Sky-High Predictions Meet Reality Checks

Despite a recent 10% market dip, experts remain bullish. Many predict Bitcoin will peak between $160,000 and $180,000 post-Q3 2025, fuelled by institutional adoption and ETF inflows. However, this optimism hinges on dodging external shocks. “The bull cycle isn’t immune to macro threats,” Breitman cautions. Indeed, the rally’s durability faces a critical test: Can crypto outpace traditional economic headwinds?

The Circular Crypto Economy

Crypto’s greatest internal risk lies in its circularity. “DeFi should finance real-world assets, not just itself,” Breitman argues. Unlike stocks tied to revenue-generating firms, many tokens rely on speculative demand.

For instance, investors often buy tokens solely expecting others to pay more later. This cycle, Breitman warns, creates fragility. Without tangible utility, the ecosystem risks becoming a house of cards, profitable until sentiment shifts.

Memecoin Mania Drains Liquidity, Sparks Backlash

Solana’s recent $485 million exodus highlights memecoins destabilising power. After rug pulls eroded trust, investors fled to “safer” bets like BNB Chain’s Broccoli token, inspired by a crypto mogul’s pet. Critics blame memecoins for diverting capital from established projects. “They’re entertainment, not investments,” one insider scoffs. As hype overshadows fundamentals, the market’s maturity faces scrutiny.

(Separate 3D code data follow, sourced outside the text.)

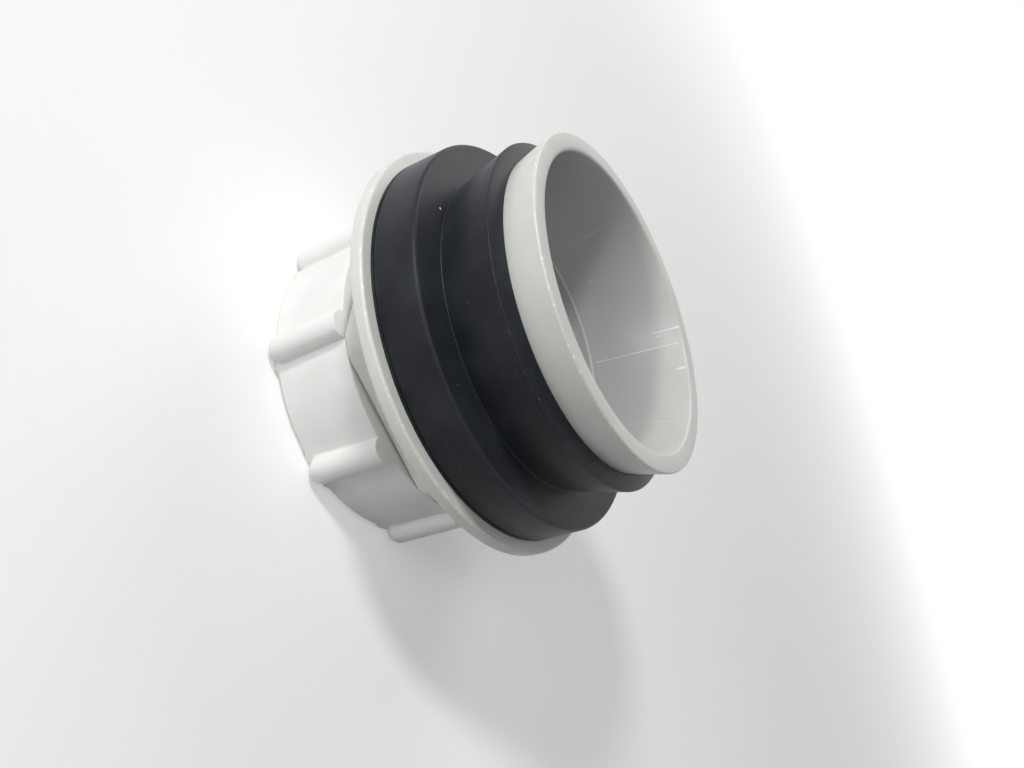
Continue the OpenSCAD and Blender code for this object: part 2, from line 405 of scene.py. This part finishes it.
def makeRubber(name, dustShare):
    look = rubberLook
    material, tree, shader, place = startMaterial(
        name, Roughness=0.42, IOR=1.5, Specular_IOR_Level=0.18, Sheen_Weight=0.12,
        Sheen_Roughness=0.4, Sheen_Tint=(0.9, 0.96, 1.0, 1))
    spot = useGroup(tree, roundPlace, {"Vector": place})
    grain = useGroup(tree, mouldGrain, {"Vector": place, "Cloud Size": 14.0, "Skin Size": 0.3})
    bloom = fade(tree, grain["Cloud"], 0.35, 0.75, 0.0, 0.45)
    colour = blendColour(tree, bloom, look["colour"], look["bloom"])
    turned = useGroup(tree, fineScratches, {"Vector": spot["Unrolled"], "Size": 1.1,
                                            "Amount": 0.6})
    colour = blendColour(tree, calc(tree, "MULTIPLY", turned["Mask"], 0.35), colour,
                         look["scuff"])
    coarse = useGroup(tree, dustSpecks, {"Vector": place, "Spacing": 4.2, "Share": dustShare,
                                         "Size": 0.26})
    fine = useGroup(tree, dustSpecks, {"Vector": place, "Spacing": 1.3, "Share": dustShare,
                                       "Size": 0.09})
    dust = calc(tree, "MAXIMUM", coarse["Mask"], calc(tree, "MULTIPLY", fine["Mask"], 0.5))
    colour = blendColour(tree, dust, colour, look["dust"])
    tree.links.new(colour, shader.inputs["Base Color"])
    rough = calc(tree, "ADD", 0.36, calc(tree, "MULTIPLY", grain["Cloud"], 0.14))
    rough = calc(tree, "ADD", rough, calc(tree, "MULTIPLY", dust, 0.3))
    tree.links.new(rough, shader.inputs["Roughness"])
    height = calc(tree, "ADD", grain["Height"], calc(tree, "MULTIPLY", dust, 1.5))
    addBump(tree, shader, height, 0.00004)
    return material


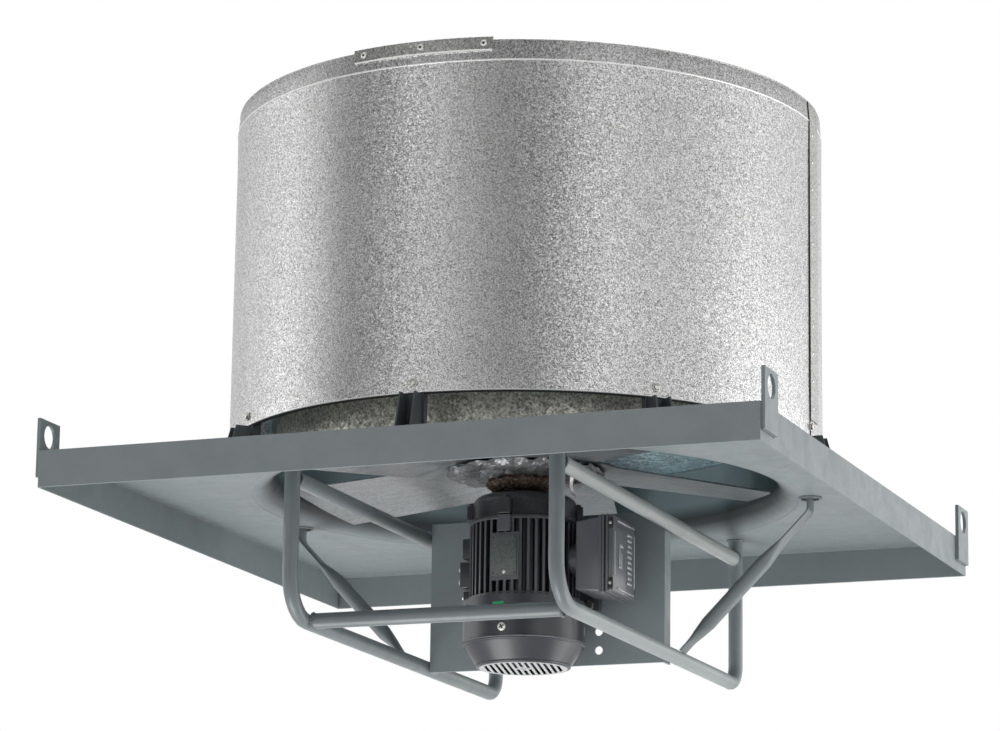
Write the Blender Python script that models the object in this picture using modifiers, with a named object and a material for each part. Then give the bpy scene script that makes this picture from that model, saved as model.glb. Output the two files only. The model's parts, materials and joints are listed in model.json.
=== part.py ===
"""Roof-mounted upblast exhaust fan: curb cap, windband, direct-drive motor and propeller.

Axes: X runs along the front skirt, Y runs from front to back, +Z is up. The origin is on the
fan's axis, in the plane of the cap plate's underside, where the fan sits on its roof curb.
"""

import math

import bmesh
import bpy
from mathutils import Matrix, Vector

NAME = "upblast_exhaust_fan"
GAP = 0.0003

# Curb cap: a folded pan of painted sheet steel.
CAP_SIDE = 1.016
CAP_SHEET = 0.002
SKIRT_DROP = 0.049
SKIRT_SHEET = 0.002
SIDES_ROUND = 72

# Inlet venturi: spun ring from the cap's opening up to the damper seat.
BELL_RADIUS = 0.389
BELL_CURVE = 0.036
THROAT_RADIUS = BELL_RADIUS - BELL_CURVE
THROAT_TOP = 0.098
THROAT_SHEET = 0.0015
SEAT_RADIUS = 0.362

# Windband: galvanised cylinder, held above the cap by channel brackets.
BAND_RADIUS = 0.421
BAND_SHEET = 0.0012
BAND_BOTTOM = 0.0655
BAND_FOLD = 0.5205
BAND_TOP = 0.549
BAND_LEAN = 0.0025
SEAM_ARC = 5.8
SPLICE_ARC = 28.0
SPLICE_BOTTOM = 0.534
SPLICE_TOP = 0.5535

# Brackets and their screws, one every 45 degrees.
BRACKET_COUNT = 8
BRACKET_WIDTH = 0.030
BRACKET_DEPTH = 0.012
BRACKET_SHEET = 0.0025
BRACKET_TOP = 0.094
SCREW_HEIGHT = 0.079
SCREW_SHANK = 0.0024
SCREW_HEAD = 0.0055

# Lifting lugs, welded to the side skirts at the corners.
LUG_WIDTH = 0.057
LUG_PLATE = 0.005
LUG_TOP = 0.048
LUG_BOTTOM = -0.034
LUG_HOLE = 0.016
LUG_HOLE_HEIGHT = 0.0265
LUG_INSET = 0.003

# Motor frame, bent from 1/2 inch steel pipe.
PIPE = 0.0213 / 2
FRAME_X = 0.1898
FRAME_Y = 0.3815
RUN_HEIGHT = -0.217
FRONT_BEND = 0.057
REAR_BEND = 0.028
UPPER_HEIGHT = -0.0295
CROSS_Y = -0.325
BRACE_FOOT_X = 0.390
BRACE_FOOT_Y = 0.101
BRACE_KNEE = -0.020
BRACE_END_Y = {"right": 0.112, "left": 0.045}

# Motor plate: a channel between the two side frames, with a spare hole pattern.
PLATE_FACE = 0.0892
PLATE_SHEET = 0.0035
PLATE_HALF = 0.1785
PLATE_FLANGE = 0.026
PLATE_TOP = -0.009
PLATE_BOTTOM = -0.226
SPARE_HOLE = 0.006
SPARE_X = 0.080
SPARE_HEIGHTS = (-0.205, -0.178)

# Motor: totally enclosed, fan cooled, shaft up, 3.5 inch shaft height.
FOOT_DEPTH = 0.0889
FOOT_BOLT_X = 0.0699
FOOT_BOLT_Z = (-0.041, -0.1426)
FOOT_HALF = 0.084
BOLT_SHANK = 0.004
FIN_RADIUS = 0.078
FIN_ROOT = 0.0685
FIN_COUNT = 44
STATOR_BORE = 0.0625
FRAME_TOP = -0.034
FRAME_BOTTOM = -0.148
SHAFT = 0.0111
SHAFT_REAR = 0.0085
SHAFT_TOP = 0.070
COVER_RADIUS = 0.0862
COVER_STEP = -0.2095
COVER_BOTTOM = -0.2415
COVER_SHEET = 0.0015
GRILLE_RADIUS = 0.064
GRILLE_PITCH = 0.0085
GRILLE_SLOT = 0.0045
GRILLE_TURN = math.radians(104)

# Terminal box on the motor's right side.
BOX_INNER_X = 0.0915
BOX_OUTER_X = 0.136
BOX_CENTRE_Z = -0.0915
BOX_INNER = (0.041, 0.0485)
BOX_OUTER = (0.047, 0.0540)
BOX_WALL = 0.004
GASKET = 0.002
BOX_COVER = 0.0115

# Propeller: five sheet blades on a flanged hub.
BLADE_COUNT = 5
BLADE_TIP = 0.3465
BLADE_ROOT = 0.052
BLADE_FULL = 0.105
BLADE_FIRST = math.radians(177.2)
BLADE_LEAD = 0.115
BLADE_TRAIL = 0.056
BLADE_TAB = 0.030
BLADE_SHEET = 0.0025
HUB_FLANGE = 0.075
HUB_FLANGE_TOP = 0.046
HUB_BARREL = 0.034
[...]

U.S. Recession Fears: The Macro Threat Crypto Can’t Ignore

External risks loom larger. Breitman notes recession signals like inverted yieldcurves and slowing GDP are flashing since 2022. Polymarket data reveals 40% of bettors now expect a 2025 U.S. downturn, doubling February’s odds. Crypto’s tight correlation with tech stocks intensifies the threat. A recession could trigger dual sell-offs, erasing gains. Meanwhile, Trump’s trade wars add fuel, threatening global markets.

Can Crypto Survive Its Dual Crisis?

The path to 2025 splits two ways: unprecedented growth or a perfect storm. While Bitcoin’s potential dazzles, the industry must address circularity and diversify beyond speculation.

Furthermore, macroeconomic vigilance is critical. “Recessions aren’t off the table,” Breitman stresses. For crypto, survival hinges on grounding itself in real-world value while navigating external turbulence. The clock is ticking, and we should ask,Will innovation outpace risk?